The SJH was completed 4 months ahead of schedule and on price by a partnership of Keewit and Granite under a design-build arrangement. System integrator and toll operator is Lockheed. Dubbed SR-73 the road will be maintained by the state's Caltrans. Construction cost was over $800m and total project cost is put at $1.5b. In bond financing documents the SJH developer Transportation Corridors Agencies (TCA), a joint powers agency of 11 local municipalities, showed forecasts of daily traffic for the first full year as 75,000 and the first week figures are about half that level. The forecast for 2010 was 120kv/d. The roadway has a 27m free median for expansion to a max 12-lanes, the present width of competitive I-5 located mostly parallel 10 to 15km away.
"Pleased": A TCA rep told us they were "pleased" with first week traffic.
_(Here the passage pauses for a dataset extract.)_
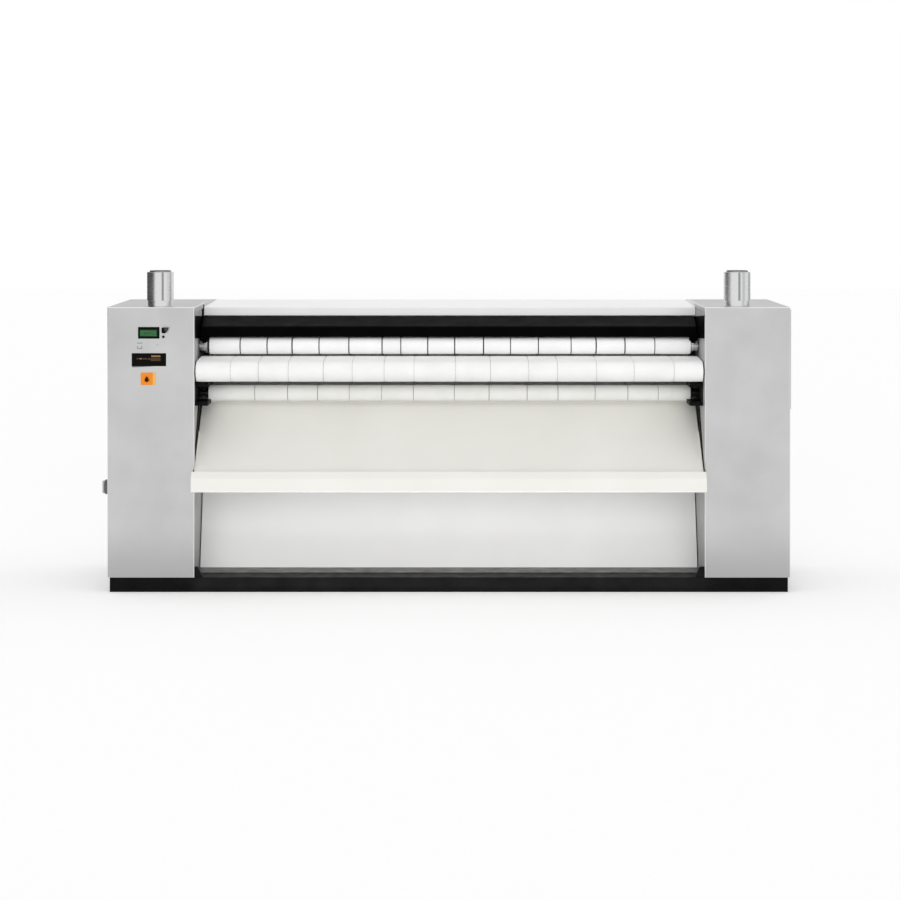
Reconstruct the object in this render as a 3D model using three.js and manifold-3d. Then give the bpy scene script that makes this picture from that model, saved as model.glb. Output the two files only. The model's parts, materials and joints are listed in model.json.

A first southern section of the road that lacked connections to the LA freeway grid was running at hardly10kv/d for several months previously, causing it to be dubbed locally the 'ghost road.' For 4 days before toll collection started Nov 25 TCA ran the whole pike as a free road for publicity purposes and got 100kv/d on one of those days.
Tolls for cars go up by quarters to $1 at nearside off-ramp plazas from either end and there's a $2 barrier plaza midway that gets traffic going halfway or more along. 8 ramp plazas are unmanned with coin machine and e-toll, and midway 2 ramp plazas and the mainline barrier plaza are manned. The e-toll system installed by Lockheed uses Texas Instrument equipment and is part of the "FasTrak" system in use on the SR-91 Express run by the Keewit/Cofiroute/Granite partnership and on the TCA's first toll road the Foothill that opened in 1993. It is a multi-lane freeflow system that tolls customers at full highway speed and according to an item in the press kit operates at 99.9% accuracy. Violators get photographed.
Transponders: E-tolling is an instant hit with California motorists. About 40% of SJH users are already using FasTrak transponders and 500 new ones/day are being issued. TCA says it is running low on stocks and is ordering more. On its Foothill road over 60% of transactions are now e-toll. SR-91 Express of course is 100% e-toll.
TCA has a third toll road under construction called the Eastern which will connect with its first, the Foothill, and after extension of that by about 2005, should have a total of about 110km of toll roads in the county. California's fifth toll road, a private venture, the SR-125/S east of San Diego is proceeding toward approvals and financing next year report next issue. (See also "The Corridors" TR#5 July 95 p1; Contacts TCA tel 714 513 3444, www.tcagencies.com)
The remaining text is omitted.